What to do: Copy the listing below line for line, starting at its first line and ending with the line that has "return line[:, None]" in it. Add nothing.

**********

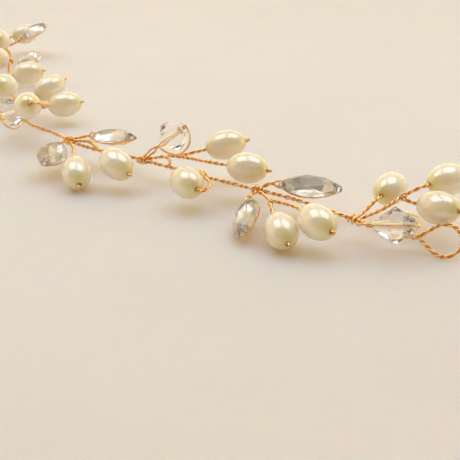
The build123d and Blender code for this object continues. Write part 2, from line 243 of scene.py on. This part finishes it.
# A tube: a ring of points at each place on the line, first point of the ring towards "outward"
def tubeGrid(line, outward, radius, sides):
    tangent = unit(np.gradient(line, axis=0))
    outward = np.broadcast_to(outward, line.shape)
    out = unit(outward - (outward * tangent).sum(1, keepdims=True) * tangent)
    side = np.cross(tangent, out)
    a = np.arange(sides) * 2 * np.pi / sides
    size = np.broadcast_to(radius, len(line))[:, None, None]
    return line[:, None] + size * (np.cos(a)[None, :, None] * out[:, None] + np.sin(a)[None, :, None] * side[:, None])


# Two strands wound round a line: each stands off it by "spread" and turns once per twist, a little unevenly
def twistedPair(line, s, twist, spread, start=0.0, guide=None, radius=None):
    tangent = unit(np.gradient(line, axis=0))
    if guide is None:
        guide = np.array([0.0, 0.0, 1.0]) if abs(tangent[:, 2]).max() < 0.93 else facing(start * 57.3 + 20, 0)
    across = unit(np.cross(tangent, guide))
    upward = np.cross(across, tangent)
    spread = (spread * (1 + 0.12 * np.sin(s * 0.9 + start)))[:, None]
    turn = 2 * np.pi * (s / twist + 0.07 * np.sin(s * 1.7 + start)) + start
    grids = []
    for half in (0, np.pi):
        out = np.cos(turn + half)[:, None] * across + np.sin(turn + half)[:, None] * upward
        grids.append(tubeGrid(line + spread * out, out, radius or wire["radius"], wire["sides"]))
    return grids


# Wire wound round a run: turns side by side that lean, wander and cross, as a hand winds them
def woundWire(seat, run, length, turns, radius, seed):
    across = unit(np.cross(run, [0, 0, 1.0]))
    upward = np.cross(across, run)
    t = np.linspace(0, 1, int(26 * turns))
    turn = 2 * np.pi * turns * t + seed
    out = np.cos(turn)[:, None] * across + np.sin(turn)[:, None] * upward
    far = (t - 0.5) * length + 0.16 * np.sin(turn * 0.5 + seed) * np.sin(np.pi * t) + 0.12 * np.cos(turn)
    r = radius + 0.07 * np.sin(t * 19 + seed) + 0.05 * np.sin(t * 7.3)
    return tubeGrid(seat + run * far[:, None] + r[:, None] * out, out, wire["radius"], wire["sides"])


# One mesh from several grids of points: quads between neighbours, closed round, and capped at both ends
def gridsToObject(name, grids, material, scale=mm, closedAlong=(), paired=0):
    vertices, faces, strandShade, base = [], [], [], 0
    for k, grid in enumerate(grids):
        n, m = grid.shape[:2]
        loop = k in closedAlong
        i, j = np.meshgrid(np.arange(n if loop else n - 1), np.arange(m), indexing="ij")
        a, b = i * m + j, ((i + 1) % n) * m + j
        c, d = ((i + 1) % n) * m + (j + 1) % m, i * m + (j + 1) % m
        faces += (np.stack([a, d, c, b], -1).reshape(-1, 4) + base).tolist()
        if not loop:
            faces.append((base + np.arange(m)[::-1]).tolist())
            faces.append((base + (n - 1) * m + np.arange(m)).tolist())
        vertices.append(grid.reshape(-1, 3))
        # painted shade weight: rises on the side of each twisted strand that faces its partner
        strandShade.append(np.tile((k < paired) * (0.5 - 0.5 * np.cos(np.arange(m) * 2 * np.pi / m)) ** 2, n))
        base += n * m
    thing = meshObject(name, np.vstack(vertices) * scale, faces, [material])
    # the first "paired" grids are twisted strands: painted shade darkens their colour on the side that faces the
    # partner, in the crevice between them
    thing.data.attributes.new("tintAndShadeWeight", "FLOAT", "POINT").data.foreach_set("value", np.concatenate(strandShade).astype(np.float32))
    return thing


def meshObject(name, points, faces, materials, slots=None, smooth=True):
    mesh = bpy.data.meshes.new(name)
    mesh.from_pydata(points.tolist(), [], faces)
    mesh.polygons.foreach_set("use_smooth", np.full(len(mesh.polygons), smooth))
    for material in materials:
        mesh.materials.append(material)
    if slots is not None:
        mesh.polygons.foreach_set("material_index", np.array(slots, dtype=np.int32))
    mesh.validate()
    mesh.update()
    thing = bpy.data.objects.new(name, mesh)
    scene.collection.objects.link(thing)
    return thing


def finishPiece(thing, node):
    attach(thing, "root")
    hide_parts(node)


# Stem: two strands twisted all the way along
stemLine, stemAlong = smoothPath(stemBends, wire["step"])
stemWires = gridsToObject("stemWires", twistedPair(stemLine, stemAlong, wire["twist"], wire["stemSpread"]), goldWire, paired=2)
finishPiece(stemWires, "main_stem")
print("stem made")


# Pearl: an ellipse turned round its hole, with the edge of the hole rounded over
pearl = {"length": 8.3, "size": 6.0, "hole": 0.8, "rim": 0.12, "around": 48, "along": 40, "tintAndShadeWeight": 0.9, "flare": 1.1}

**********

Response:
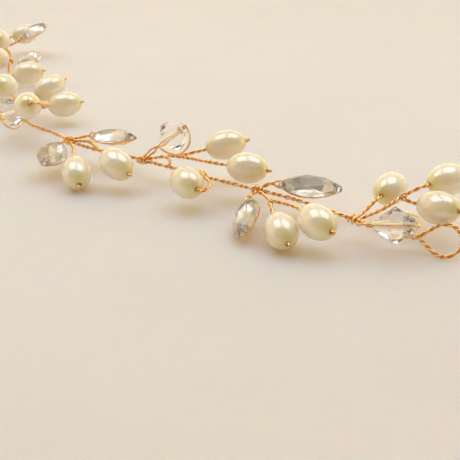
The build123d and Blender code for this object continues. Write part 2, from line 243 of scene.py on. This part finishes it.
# A tube: a ring of points at each place on the line, first point of the ring towards "outward"
def tubeGrid(line, outward, radius, sides):
    tangent = unit(np.gradient(line, axis=0))
    outward = np.broadcast_to(outward, line.shape)
    out = unit(outward - (outward * tangent).sum(1, keepdims=True) * tangent)
    side = np.cross(tangent, out)
    a = np.arange(sides) * 2 * np.pi / sides
    size = np.broadcast_to(radius, len(line))[:, None, None]
    return line[:, None] + size * (np.cos(a)[None, :, None] * out[:, None] + np.sin(a)[None, :, None] * side[:, None])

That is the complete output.